The indictment in this cause was returned by the grand jury in the circuit court of Platte county on December 7, 1899, and charged the defendant with a felonious assault. Afterwards, at the same term, another indictment was preferred on December 9, 1899, wherein it was charged that defendant committed a felonious assault upon the same person, one Jeff Simpson, and that Al. Melvin was present aiding and assisting in said felony. When the defendant was required to plead at the November term, 1900, of said court he filed a plea in abatement of the first indictment on which he was arraigned for the reason that he averred that the finding and preferment of the said second indictment ipso facto quashed the first indictment, and that it was no longer pending, and prayed the judgment of the court to discharge him, and that said first indictment to which he was required to plead should be quashed.

The indictment found on December 7, 1899, was numbered 1709, and the indictment of December 9, 1899, was numbered 1716. On the hearing of this plea the two indictments with the dates of their filing were offered, and read to the court, and on the part of the State the record of the court showing that on August 14, 1900, on motion of the prosecuting attorney, the said second indictment numbered 1716 had been quashed by the circuit court of Platte county, and the defendant discharged therefrom. The circuit court overruled the plea in abatement and to quash the indictment and directed the defendant to plead to said indictment of December 7, 1899, and the defendant standing mute, a plea of not guilty was entered for him on the record, and the cause proceeded.
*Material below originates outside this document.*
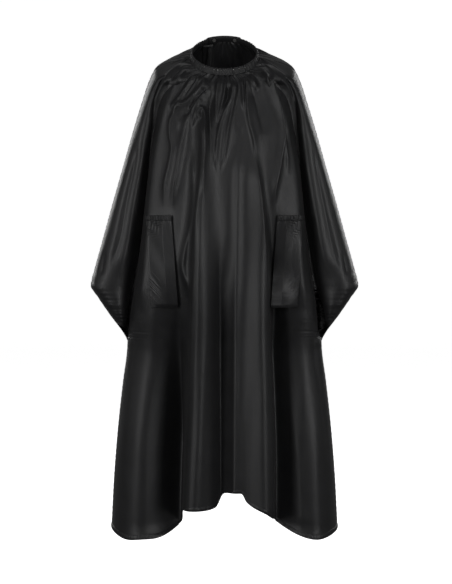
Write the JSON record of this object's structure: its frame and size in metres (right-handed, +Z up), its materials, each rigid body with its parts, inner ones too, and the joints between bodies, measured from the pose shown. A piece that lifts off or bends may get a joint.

On the part of the State the evidence tended to prove that on Sunday, October 29, 1899, the defendant's mother and his brother, John Melvin, lived in the village of Waldron in Platte county, and just across the street a brother of Jeff Simpson, the prosecuting witness, lived. The defendant, Dick Melvin, and his brother, Al. Melvin, who at that time was only seventeen years of age, were and had been for some time at work in the State of Kansas, just across the Missouri river from Waldron. There they met one Al. Owens. On Sunday, October 29, 1899, the three went to Waldron, the two Melvin boys ostensibly for the purpose of getting some new clothes their mother had made for them. They reached Waldron between three and four o'clock on the afternoon of that day. Al. Melvin took the lead when the three men left his mother's home, the defendant and Owens following him very closely. Jeff Simpson was just outside of the yard fence at his brother's house when Al. Melvin saw him and without any apparent cause whatever said, "There is the d -- d devil now, I can soon fix him," and rushed across the street at Simpson. Throwing a small bundle he had in his hands aside, he took out his knife and assaulted Simpson, who repelled the attack, knocked off the blows and struck young Melvin in the face with his hand. While this strife was thus proceeding, Dick Melvin, the defendant, with a knife in his left hand, rushed up behind and to the left of Simpson and stabbed him. The knife passed through the walls of the abdomen and entered the abdominal cavity, creating a wound which confined him to his room and bed for a month, and was considered by the physicians as extremely dangerous and hazardous. Immediately after the cutting, the defendant, Al. Melvin and Owens hurriedly left the State and the defendant when arrested was in the State of Kansas, and at first refused to return to Missouri without requisition papers, but finally did so. When defendant saw the blood from Simpson's wound he said, "My God, boys, let's hit her for Kansas," and they all three ran off as fast as they could go, and crossed the river into Kansas.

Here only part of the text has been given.